When we arrange words (which symbolize the sounds which represent the creature or idea, etc., that we recognize) into longer patterns, we are capable of symbolizing much more complex ideas by combining multiple concepts, such as action, time, state of being, etc., by the use of phrases and sentences (such as the one you are currently reading).  By this method complex communication is possible between thinking beings.

This being so, realize this: communication is only possible by means of symbols (whether audible, visual, or tactile), and symbols are the basic tool of the artist.  This means that, insofar as any type of communication is involved, artistry is inevitable and inescapable.  In point of fact, the Ultimate Artist (the Triune Creator-God) has made symbols the basic mode of creaturely existence, since everything that has been created finds its true meaning in the fact that all things symbolize and reveal some aspect of God and His attributes and character. This is especially true of the one creature who has expressly been made in the image of God, mankind (for the previous sentences, please see Gen 1; Ps 19, Rom 1, etc.).  All things, especially man, find their deepest meaning in the fact that they reveal something of God as His symbols.

This is even more true of more abstract parts of Creation, like language, words, and letters.  The human penchant for organizing symbols in increasingly complex patterns to communicate things is rooted in the fact that we are made in God’s Image, and we are thus like Him in that way.

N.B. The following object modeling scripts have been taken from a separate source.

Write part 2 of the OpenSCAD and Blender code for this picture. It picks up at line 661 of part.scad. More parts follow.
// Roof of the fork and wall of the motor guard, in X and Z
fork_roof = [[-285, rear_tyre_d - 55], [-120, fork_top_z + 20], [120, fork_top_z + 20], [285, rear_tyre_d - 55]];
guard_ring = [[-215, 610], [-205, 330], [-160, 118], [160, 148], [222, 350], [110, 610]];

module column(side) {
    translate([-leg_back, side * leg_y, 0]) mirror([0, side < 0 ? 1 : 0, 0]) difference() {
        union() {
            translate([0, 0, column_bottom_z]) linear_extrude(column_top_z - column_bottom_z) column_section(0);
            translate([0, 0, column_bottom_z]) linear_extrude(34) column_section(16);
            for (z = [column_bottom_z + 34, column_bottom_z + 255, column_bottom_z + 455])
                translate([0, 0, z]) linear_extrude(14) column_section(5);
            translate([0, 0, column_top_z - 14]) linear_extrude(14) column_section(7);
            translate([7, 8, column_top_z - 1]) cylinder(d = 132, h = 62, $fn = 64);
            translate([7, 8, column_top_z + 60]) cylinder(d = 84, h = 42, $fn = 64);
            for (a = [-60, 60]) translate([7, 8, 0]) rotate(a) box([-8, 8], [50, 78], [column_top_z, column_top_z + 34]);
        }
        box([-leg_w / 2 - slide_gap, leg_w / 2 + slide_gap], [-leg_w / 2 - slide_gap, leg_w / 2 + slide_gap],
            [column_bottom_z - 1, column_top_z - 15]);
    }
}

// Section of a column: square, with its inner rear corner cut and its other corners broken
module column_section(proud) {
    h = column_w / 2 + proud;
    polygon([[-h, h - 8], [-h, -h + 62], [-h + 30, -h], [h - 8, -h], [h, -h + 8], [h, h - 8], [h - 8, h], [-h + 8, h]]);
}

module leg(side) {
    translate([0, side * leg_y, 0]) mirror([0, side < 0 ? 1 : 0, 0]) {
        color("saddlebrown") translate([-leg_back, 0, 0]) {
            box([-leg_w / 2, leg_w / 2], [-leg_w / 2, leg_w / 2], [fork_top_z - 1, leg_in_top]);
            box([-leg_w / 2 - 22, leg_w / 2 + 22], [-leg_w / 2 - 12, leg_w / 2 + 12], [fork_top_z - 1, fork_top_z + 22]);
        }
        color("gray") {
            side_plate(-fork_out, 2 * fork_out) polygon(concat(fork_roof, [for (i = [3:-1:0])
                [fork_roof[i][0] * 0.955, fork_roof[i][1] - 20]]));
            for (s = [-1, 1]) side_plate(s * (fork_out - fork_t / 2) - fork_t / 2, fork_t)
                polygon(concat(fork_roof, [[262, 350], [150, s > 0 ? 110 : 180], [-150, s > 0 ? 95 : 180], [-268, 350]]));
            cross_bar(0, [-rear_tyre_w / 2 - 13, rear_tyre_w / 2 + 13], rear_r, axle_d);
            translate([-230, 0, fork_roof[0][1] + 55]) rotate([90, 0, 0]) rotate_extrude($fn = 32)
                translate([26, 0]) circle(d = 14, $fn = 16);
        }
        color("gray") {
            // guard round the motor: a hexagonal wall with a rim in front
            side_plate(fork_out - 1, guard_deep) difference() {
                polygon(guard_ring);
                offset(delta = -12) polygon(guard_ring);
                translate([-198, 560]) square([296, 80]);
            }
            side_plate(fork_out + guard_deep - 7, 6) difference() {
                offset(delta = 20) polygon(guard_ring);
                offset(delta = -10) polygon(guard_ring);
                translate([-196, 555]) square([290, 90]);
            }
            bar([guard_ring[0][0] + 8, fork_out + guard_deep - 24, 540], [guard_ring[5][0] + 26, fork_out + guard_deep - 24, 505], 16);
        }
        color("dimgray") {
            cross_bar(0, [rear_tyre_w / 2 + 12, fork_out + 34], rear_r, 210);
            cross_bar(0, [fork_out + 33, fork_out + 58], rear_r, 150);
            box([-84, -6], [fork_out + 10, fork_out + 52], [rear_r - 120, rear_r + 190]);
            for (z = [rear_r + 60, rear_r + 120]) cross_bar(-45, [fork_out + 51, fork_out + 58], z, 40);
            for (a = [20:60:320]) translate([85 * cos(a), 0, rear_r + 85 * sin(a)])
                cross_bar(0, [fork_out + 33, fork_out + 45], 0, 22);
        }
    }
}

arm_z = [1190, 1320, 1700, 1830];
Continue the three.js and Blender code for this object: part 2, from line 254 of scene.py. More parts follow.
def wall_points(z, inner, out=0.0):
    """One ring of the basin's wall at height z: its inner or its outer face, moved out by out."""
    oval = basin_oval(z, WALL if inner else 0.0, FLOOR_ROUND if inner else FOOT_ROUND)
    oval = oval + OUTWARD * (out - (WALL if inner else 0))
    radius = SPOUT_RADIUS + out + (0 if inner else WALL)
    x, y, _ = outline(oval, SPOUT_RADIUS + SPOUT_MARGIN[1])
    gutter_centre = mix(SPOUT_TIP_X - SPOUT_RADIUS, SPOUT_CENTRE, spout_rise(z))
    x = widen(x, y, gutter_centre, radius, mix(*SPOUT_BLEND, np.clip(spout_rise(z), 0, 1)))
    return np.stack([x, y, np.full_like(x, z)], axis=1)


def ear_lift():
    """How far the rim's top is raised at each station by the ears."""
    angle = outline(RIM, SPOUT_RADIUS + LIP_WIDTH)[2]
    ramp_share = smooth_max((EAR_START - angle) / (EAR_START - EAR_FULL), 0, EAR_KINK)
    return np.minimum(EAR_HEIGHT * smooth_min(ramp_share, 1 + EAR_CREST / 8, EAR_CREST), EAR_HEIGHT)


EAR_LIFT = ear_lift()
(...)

Like God, men communicate through symbols (like sounds, letters, words, and language), and by a particularly complex organization of these types of symbols, we speak and write to each other about all manner of things, frequently in recognizably artistic ways such as poetry, narrative, parable, etc.  This is even true of written and spoken forms of communication that seek to present a maximum amount of content by minimizing as much as possible “artistic” ornamentation, forms which we normally think of as discursive or didactic (teaching) forms (such as a reader may find in the books of James or 1 John).

However, even the most didactic of language is still unavoidably artistic.  Why?  Because language (both written and spoken) must utilize symbols, and the symbols that comprise the language and its inherent ideas by their very use constitute an act of artistry.

Anyone who uses language to communicate must, whether intentionally or not, engage in artistry at some level.  This means that even the pastor who disparages the artistic as a means of communicating Christ gives the lie to his disparagement in direct proportion to his skill at preaching or teaching (the more skillful he is, the more artistic; but, even if he is only marginally skillful, he still exhibits artistry).

In Scripture, we see this type of artistry raised to the pinnacle of its possibilities, as, under the forms of these different symbols, spiritual Reality and Truth is communicated (the Word does not return void on any level).  Thus, even the most basic constituent of the form of Scripture screams out to us that artistic communication of God’s Truth is not only possible, it is necessary and deliberate, for God in Scripture has enshrined His Word through symbol and art.